### EXTRACTED RECORDS:
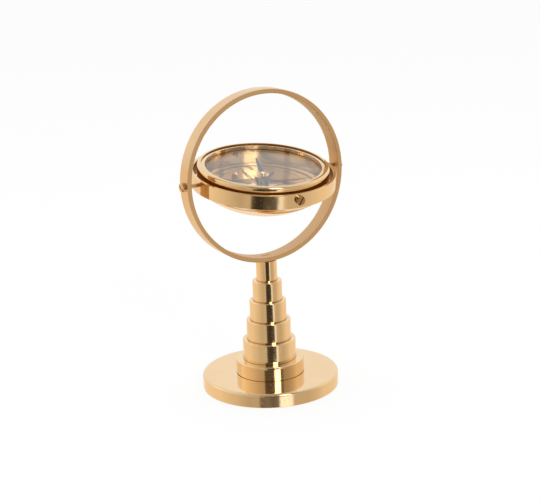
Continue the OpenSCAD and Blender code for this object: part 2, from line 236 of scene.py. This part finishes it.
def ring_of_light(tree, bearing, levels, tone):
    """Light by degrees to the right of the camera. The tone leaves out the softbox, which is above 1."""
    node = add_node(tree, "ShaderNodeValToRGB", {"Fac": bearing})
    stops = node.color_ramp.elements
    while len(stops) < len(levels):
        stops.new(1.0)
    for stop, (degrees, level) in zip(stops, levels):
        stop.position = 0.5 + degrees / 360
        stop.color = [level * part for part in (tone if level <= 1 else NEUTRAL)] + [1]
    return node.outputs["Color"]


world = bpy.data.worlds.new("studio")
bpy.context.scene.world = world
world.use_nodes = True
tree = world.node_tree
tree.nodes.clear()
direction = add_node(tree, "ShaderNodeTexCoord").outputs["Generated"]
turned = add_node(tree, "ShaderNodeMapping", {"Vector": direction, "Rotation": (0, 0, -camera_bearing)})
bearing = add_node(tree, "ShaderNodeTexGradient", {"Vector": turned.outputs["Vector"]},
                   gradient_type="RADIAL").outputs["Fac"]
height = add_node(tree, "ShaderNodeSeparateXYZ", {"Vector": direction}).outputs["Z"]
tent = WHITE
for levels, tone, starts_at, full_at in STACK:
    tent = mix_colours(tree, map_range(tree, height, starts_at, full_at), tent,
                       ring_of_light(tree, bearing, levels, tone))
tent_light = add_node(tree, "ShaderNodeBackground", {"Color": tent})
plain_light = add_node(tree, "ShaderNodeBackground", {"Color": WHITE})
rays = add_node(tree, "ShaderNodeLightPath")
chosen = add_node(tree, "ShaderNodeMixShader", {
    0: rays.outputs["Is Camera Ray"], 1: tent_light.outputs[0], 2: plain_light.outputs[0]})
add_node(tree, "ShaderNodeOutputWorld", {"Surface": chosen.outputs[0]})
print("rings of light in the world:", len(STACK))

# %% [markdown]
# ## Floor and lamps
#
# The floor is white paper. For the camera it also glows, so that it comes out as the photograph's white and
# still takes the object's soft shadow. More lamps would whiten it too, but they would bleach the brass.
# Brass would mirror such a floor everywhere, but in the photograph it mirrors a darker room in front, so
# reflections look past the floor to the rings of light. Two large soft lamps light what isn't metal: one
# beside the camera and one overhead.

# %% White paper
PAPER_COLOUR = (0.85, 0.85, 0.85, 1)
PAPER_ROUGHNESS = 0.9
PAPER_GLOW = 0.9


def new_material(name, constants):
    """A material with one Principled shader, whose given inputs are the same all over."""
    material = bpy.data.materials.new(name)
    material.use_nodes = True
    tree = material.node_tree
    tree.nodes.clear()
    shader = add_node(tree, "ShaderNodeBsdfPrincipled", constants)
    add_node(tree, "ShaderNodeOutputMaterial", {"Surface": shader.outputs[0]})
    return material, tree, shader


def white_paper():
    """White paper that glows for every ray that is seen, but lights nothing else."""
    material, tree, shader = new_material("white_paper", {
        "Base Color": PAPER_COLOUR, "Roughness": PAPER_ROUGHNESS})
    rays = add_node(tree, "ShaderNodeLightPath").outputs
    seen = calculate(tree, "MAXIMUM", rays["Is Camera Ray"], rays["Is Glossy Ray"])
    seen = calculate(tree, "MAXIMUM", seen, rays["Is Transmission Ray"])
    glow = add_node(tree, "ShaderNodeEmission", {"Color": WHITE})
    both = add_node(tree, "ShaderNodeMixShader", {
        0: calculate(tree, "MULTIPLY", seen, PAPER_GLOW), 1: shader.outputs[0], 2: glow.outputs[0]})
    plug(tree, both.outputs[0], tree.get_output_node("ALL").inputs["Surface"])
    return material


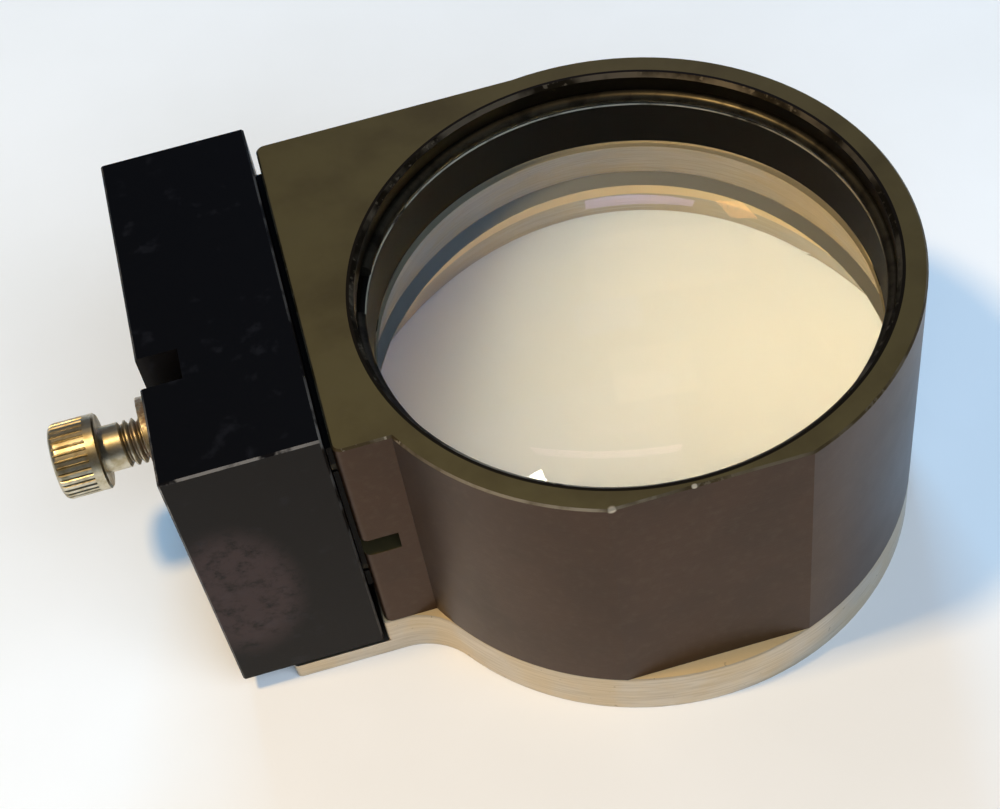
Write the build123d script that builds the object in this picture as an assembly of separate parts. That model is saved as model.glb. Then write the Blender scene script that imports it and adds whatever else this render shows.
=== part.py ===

### WHAT THE TASK REQUIRES:
Check all the records above and select each line where the string "Blender" is found.

### TASK RESPONSE:
Continue the OpenSCAD and Blender code for this object: part 2, from line 236 of scene.py. This part finishes it.
Write the build123d script that builds the object in this picture as an assembly of separate parts. That model is saved as model.glb. Then write the Blender scene script that imports it and adds whatever else this render shows.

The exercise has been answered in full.